RICE: Well, I don't know what might have been going on in Pakistan. I will say this, that we did not, of course, publicly disclose his name. One of them...
BLITZER: He was disclosed in Washington on background.
RICE: On background. And the problem is that when you're trying to strike a balance between giving enough information to the public so that they know that you're dealing with a specific, credible, different kind of threat than you've dealt with in the past, you're always weighing that against kind of operational considerations. We've tried to strike a balance. We think for the most part, we've struck a balance, but it's indeed a very difficult balance to strike.

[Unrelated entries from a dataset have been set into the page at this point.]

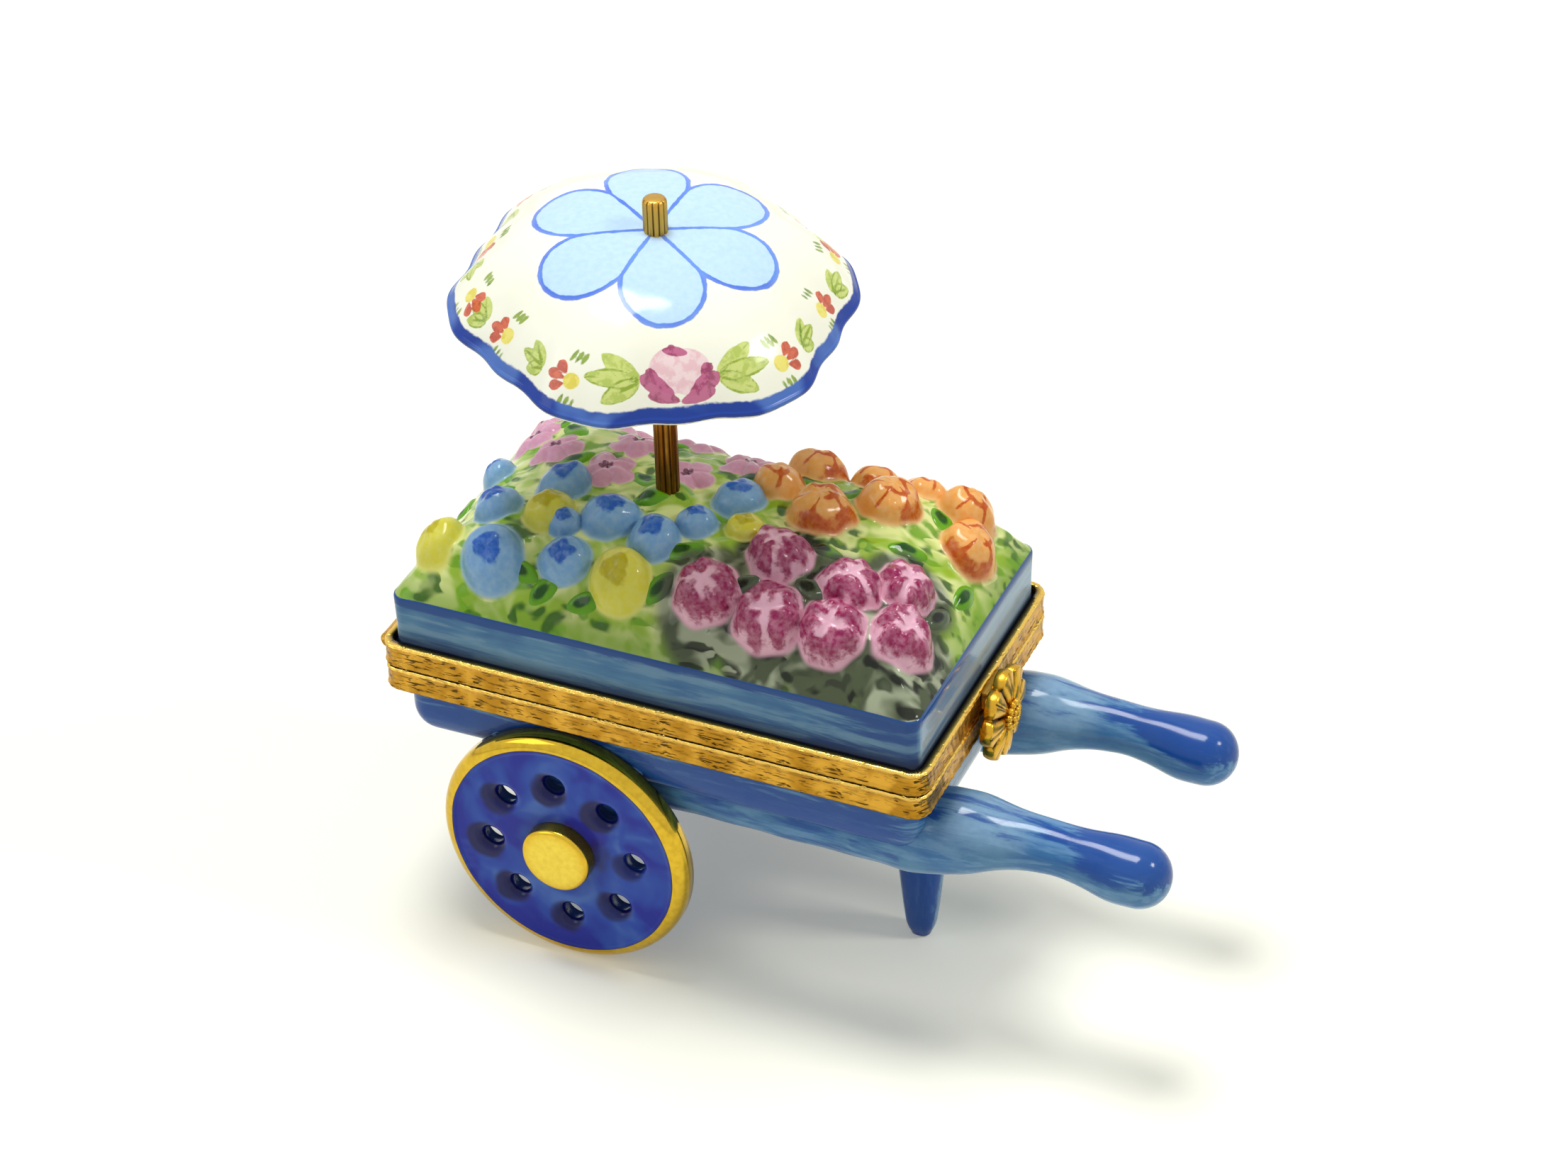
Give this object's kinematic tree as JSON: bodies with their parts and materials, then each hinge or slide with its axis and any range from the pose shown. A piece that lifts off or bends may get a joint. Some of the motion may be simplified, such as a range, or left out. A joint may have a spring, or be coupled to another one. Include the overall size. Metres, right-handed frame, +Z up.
{
  "type": "hinged porcelain box",
  "caption": "Small painted porcelain box in the form of a flower barrow with a parasol, closed by chased brass rims, a hinge and a daisy clasp.",
  "frame": {"origin": "on the floor, under the middle of the bounding box", "axes": "+X towards the handles and the clasp, -Y the near side in the picture, +Z up"},
  "size_m": [0.088, 0.0412, 0.0865],
  "materials": {
    "blue_glaze": "mottled sky blue glaze",
    "cobalt_glaze": "mottled cobalt glaze with a gilded edge",
    "gilding": "burnished gilding on glaze",
    "green_glaze": "yellow-green glaze over sky blue walls",
    "leaf_green": "dark green glaze",
    "blue_petal": "blue glaze",
    "yellow_petal": "yellow glaze",
    "lilac_petal": "lilac glaze",
    "orange_petal": "orange glaze",
    "magenta_petal": "magenta glaze",
    "ivory_glaze": "white glaze with painted flowers",
    "chased_brass": "hand-chased and gilded"
  },
  "bodies": {
    "base": {"tub": "blue_glaze", "shaft_near": "blue_glaze", "shaft_far": "blue_glaze", "pad_near": "blue_glaze", "pad_far": "blue_glaze", "wheel_near": "cobalt_glaze", "wheel_far": "cobalt_glaze", "hub_near": "gilding", "hub_far": "gilding", "leg": "blue_glaze", "lower_rim": "chased_brass", "lower_knuckles": "chased_brass", "hinge_pin": "chased_brass", "catch_nib": "chased_brass"},
    "lid": {"lid": "green_glaze", "upper_rim": "chased_brass", "upper_knuckles": "chased_brass", "clasp_pad": "chased_brass", "clasp_tongue": "chased_brass", "clasp_flower": "chased_brass", "clasp_boss": "chased_brass", "parasol_pole": "chased_brass", "pole_nut": "chased_brass", "canopy": "ivory_glaze", "canopy_collar": "chased_brass", "blue_blossoms": "blue_petal", "yellow_blossoms": "yellow_petal", "lilac_blossoms": "lilac_petal", "orange_roses": "orange_petal", "magenta_peonies": "magenta_petal", "leaves": "leaf_green"}
  },
  "joints": [
    {"name": "lid_hinge", "type": "hinge", "parent": "base", "child": "lid", "pos_m": [-0.04297, 0, 0.03378], "axis": [0, -1, 0], "range_deg": [0, 95]}
  ]
}
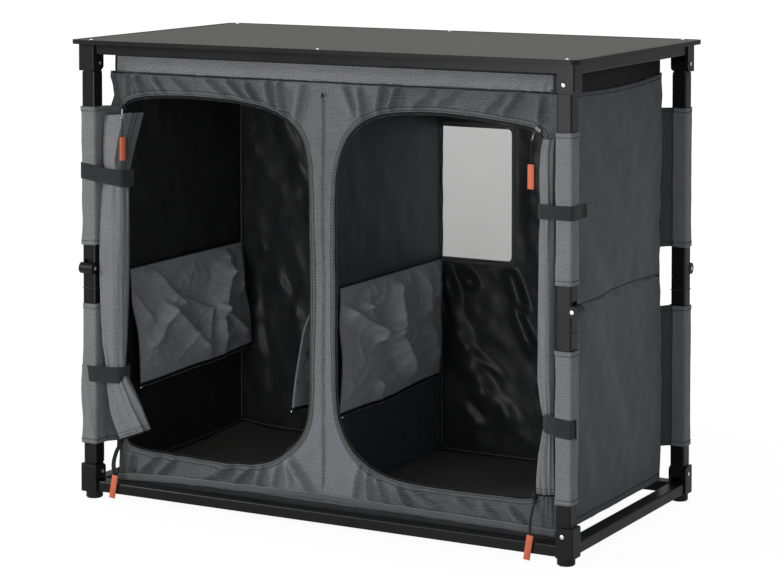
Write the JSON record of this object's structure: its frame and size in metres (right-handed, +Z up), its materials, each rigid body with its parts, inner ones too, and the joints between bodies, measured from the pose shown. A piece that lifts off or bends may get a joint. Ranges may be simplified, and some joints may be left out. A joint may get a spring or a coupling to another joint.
{
  "type": "camping cupboard",
  "caption": "Folding camping cupboard: table top on kneed legs with clevis corners, and a zipped cloth body with divided compartments and half shelves.",
  "frame": {"origin": "on the floor under the middle of the cupboard", "axes": "+X to the right along the width, +Y from the front to the back, +Z up; the door openings face -Y"},
  "size_m": [0.96, 0.524, 0.8],
  "materials": {
    "tube": "satin black coated aluminium tube",
    "moulding": "black moulded nylon with a steel rivet pin",
    "board": "matte grey coated board",
    "edging": "dark grey edging",
    "cloth": "mid grey woven polyester with visible weave",
    "dark_cloth": "dark grey woven polyester",
    "lining": "black coated lining, slightly shiny",
    "window": "light grey translucent net",
    "tab": "orange moulded pull tab on a thin cord"
  },
  "bodies": {
    "base": {"back_wall": "dark_cloth", "bottom_bracket_fl": "moulding", "bottom_bracket_fr": "moulding", "bottom_bracket_rl": "moulding", "bottom_bracket_rr": "moulding", "bottom_rail_back": "tube", "bottom_rail_front": "tube", "bottom_rail_left": "tube", "bottom_rail_right": "tube", "door_roll_left": "cloth", "door_roll_right": "cloth", "floor_panel": "lining", "front_panel": "cloth", "left_wall": "dark_cloth", "partition": "lining", "right_wall": "dark_cloth", "window_net": "window"},
    "lower_leg_fr": {"lower_leg_fr": "tube", "knee_lower_fr": "moulding", "lower_sleeve_fr": "cloth"},
    "upper_leg_fr": {"upper_leg_fr": "tube", "knee_upper_fr": "moulding", "upper_sleeve_fr": "cloth"},
    "lower_leg_rr": {"lower_leg_rr": "tube", "knee_lower_rr": "moulding", "lower_sleeve_rr": "cloth"},
    "upper_leg_rr": {"upper_leg_rr": "tube", "knee_upper_rr": "moulding", "upper_sleeve_rr": "cloth"},
    "lower_leg_rl": {"lower_leg_rl": "tube", "knee_lower_rl": "moulding", "lower_sleeve_rl": "cloth"},
    "upper_leg_rl": {"upper_leg_rl": "tube", "knee_upper_rl": "moulding", "upper_sleeve_rl": "cloth"},
    "lower_leg_fl": {"lower_leg_fl": "tube", "knee_lower_fl": "moulding", "lower_sleeve_fl": "cloth"},
    "upper_leg_fl": {"upper_leg_fl": "tube", "knee_upper_fl": "moulding", "upper_sleeve_fl": "cloth"},
    "top": {"top_band": "cloth", "top_bracket_fl": "moulding", "top_bracket_fr": "moulding", "top_bracket_rl": "moulding", "top_bracket_rr": "moulding", "top_rail_back": "tube", "top_rail_front": "tube", "top_rail_left": "tube", "top_rail_right": "tube", "table_board": "board", "table_edging": "edging"},
    "shelf_left_wall": {"shelf_left_wall": "dark_cloth"},
    "shelf_partition_left": {"shelf_partition_left": "dark_cloth"},
    "shelf_partition_right": {"shelf_partition_right": "dark_cloth"},
    "shelf_right_wall": {"shelf_right_wall": "dark_cloth"},
    "zip_pull_top_left": {"zip_pull_top_left": "tab"},
    "zip_pull_bottom_left": {"zip_pull_bottom_left": "tab"},
    "zip_pull_top_right": {"zip_pull_top_right": "tab"},
    "zip_pull_bottom_right": {"zip_pull_bottom_right": "tab"}
  },
  "joints": [
    {"name": "fold", "type": "hinge", "parent": "base", "child": "lower_leg_fr", "pos_m": [0.452, -0.234, 0.0475], "axis": [0, -1, 0], "range_deg": [0, 90], "deforming": ["front_panel", "back_wall", "left_wall", "right_wall", "partition", "window_net", "door_roll_left", "door_roll_right", "shelf_left_wall", "shelf_partition_left", "shelf_partition_right", "shelf_right_wall", "zip_pull_top_left", "zip_pull_bottom_left", "zip_pull_top_right", "zip_pull_bottom_right"]},
    {"name": "knee_fr", "type": "hinge", "parent": "lower_leg_fr", "child": "upper_leg_fr", "pos_m": [0.467, -0.234, 0.4035], "axis": [0, -1, 0], "range_deg": [-180, 0]},
    {"name": "lower_rr", "type": "hinge", "parent": "base", "child": "lower_leg_rr", "pos_m": [0.452, 0.234, 0.0475], "axis": [1, 0, 0], "range_deg": [0, 90]},
    {"name": "knee_rr", "type": "hinge", "parent": "lower_leg_rr", "child": "upper_leg_rr", "pos_m": [0.452, 0.249, 0.4035], "axis": [1, 0, 0], "range_deg": [-180, 0]},
    {"name": "lower_rl", "type": "hinge", "parent": "base", "child": "lower_leg_rl", "pos_m": [-0.452, 0.234, 0.0475], "axis": [0, 1, 0], "range_deg": [0, 90]},
    {"name": "knee_rl", "type": "hinge", "parent": "lower_leg_rl", "child": "upper_leg_rl", "pos_m": [-0.467, 0.234, 0.4035], "axis": [0, 1, 0], "range_deg": [-180, 0]},
    {"name": "lower_fl", "type": "hinge", "parent": "base", "child": "lower_leg_fl", "pos_m": [-0.452, -0.234, 0.0475], "axis": [-1, 0, 0], "range_deg": [0, 90]},
    {"name": "knee_fl", "type": "hinge", "parent": "lower_leg_fl", "child": "upper_leg_fl", "pos_m": [-0.452, -0.249, 0.4035], "axis": [-1, 0, 0], "range_deg": [-180, 0]},
    {"name": "top_fr", "type": "hinge", "parent": "upper_leg_fr", "child": "top", "pos_m": [0.452, -0.234, 0.7595], "axis": [0, -1, 0], "range_deg": [0, 90]},
    {"name": "shelf_left_wall_lift", "type": "hinge", "parent": "base", "child": "shelf_left_wall", "pos_m": [-0.4245, 0, 0.393], "axis": [0, -1, 0], "range_deg": [0, 90]},
    {"name": "shelf_partition_left_lift", "type": "hinge", "parent": "base", "child": "shelf_partition_left", "pos_m": [-0.00075, 0, 0.393], "axis": [0, 1, 0], "range_deg": [0, 90]},
    {"name": "shelf_partition_right_lift", "type": "hinge", "parent": "base", "child": "shelf_partition_right", "pos_m": [0.00075, 0, 0.393], "axis": [0, -1, 0], "range_deg": [0, 90]},
    {"name": "shelf_right_wall_lift", "type": "hinge", "parent": "base", "child": "shelf_right_wall", "pos_m": [0.4245, 0, 0.393], "axis": [0, 1, 0], "range_deg": [0, 90]},
    {"name": "zip_pull_top_left_swing", "type": "hinge", "parent": "base", "child": "zip_pull_top_left", "pos_m": [-0.40006, -0.2095, 0.67812], "axis": [-1, 0, 0], "range_deg": [0, 80]},
    {"name": "zip_pull_bottom_left_swing", "type": "hinge", "parent": "base", "child": "zip_pull_bottom_left", "pos_m": [-0.4108, -0.2095, 0.0898], "axis": [-1, 0, 0], "range_deg": [0, 80]},
    {"name": "zip_pull_top_right_swing", "type": "hinge", "parent": "base", "child": "zip_pull_top_right", "pos_m": [0.39241, -0.2095, 0.68741], "axis": [-1, 0, 0], "range_deg": [0, 80]},
    {"name": "zip_pull_bottom_right_swing", "type": "hinge", "parent": "base", "child": "zip_pull_bottom_right", "pos_m": [0.3852, -0.2095, 0.0842], "axis": [-1, 0, 0], "range_deg": [0, 80]}
  ],
  "couplings": [
    {"joint": "knee_fr", "follows": "fold", "ratio": -2},
    {"joint": "lower_rr", "follows": "fold", "ratio": 1},
    {"joint": "knee_rr", "follows": "fold", "ratio": -2},
    {"joint": "lower_rl", "follows": "fold", "ratio": 1},
    {"joint": "knee_rl", "follows": "fold", "ratio": -2},
    {"joint": "lower_fl", "follows": "fold", "ratio": 1},
    {"joint": "knee_fl", "follows": "fold", "ratio": -2},
    {"joint": "top_fr", "follows": "fold", "ratio": 1}
  ]
}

Rice is absolutely right on about the difficulty with striking a balance. It can be a "damned if you do..." situation. However, if there really was an investigation that was compromised by this leak, I think it's a bad thing.
I see you're ignoring the original Times article and concentrating on a slip of the tongue in a later interview.
I'm not ignoring anything. My point is that Rice acknowledged that this info was given out on background.
And, by the way, we both know that there was no "slip of the tongue". Blitzer mentioned that it was on background and Rice confirmed that.
I am skeptical as to whether or not this actually impeded an investigation. But if it did, then that is not a good thing.
I don't understand why you're so sure it wasn't a slip of the tongue. I don't understand how you can use 'background' interchangably with 'original leak' as your posts appear to imply. You see, the problem wasn't 'bacground', if that 'background' was given AFTER the 'original leak'. The problem is the 'original leak' and NO, they are not one and the same.
Who cares what Wolf thinks? He's supposed to report, not opine on someone else's thoughts. There's no way to know whether the investigation was compromised. The LEAK, however, came not from Condi but from the Pakistanis. The NY Times originally credited the Pakis for the information. You're parsing for some reason.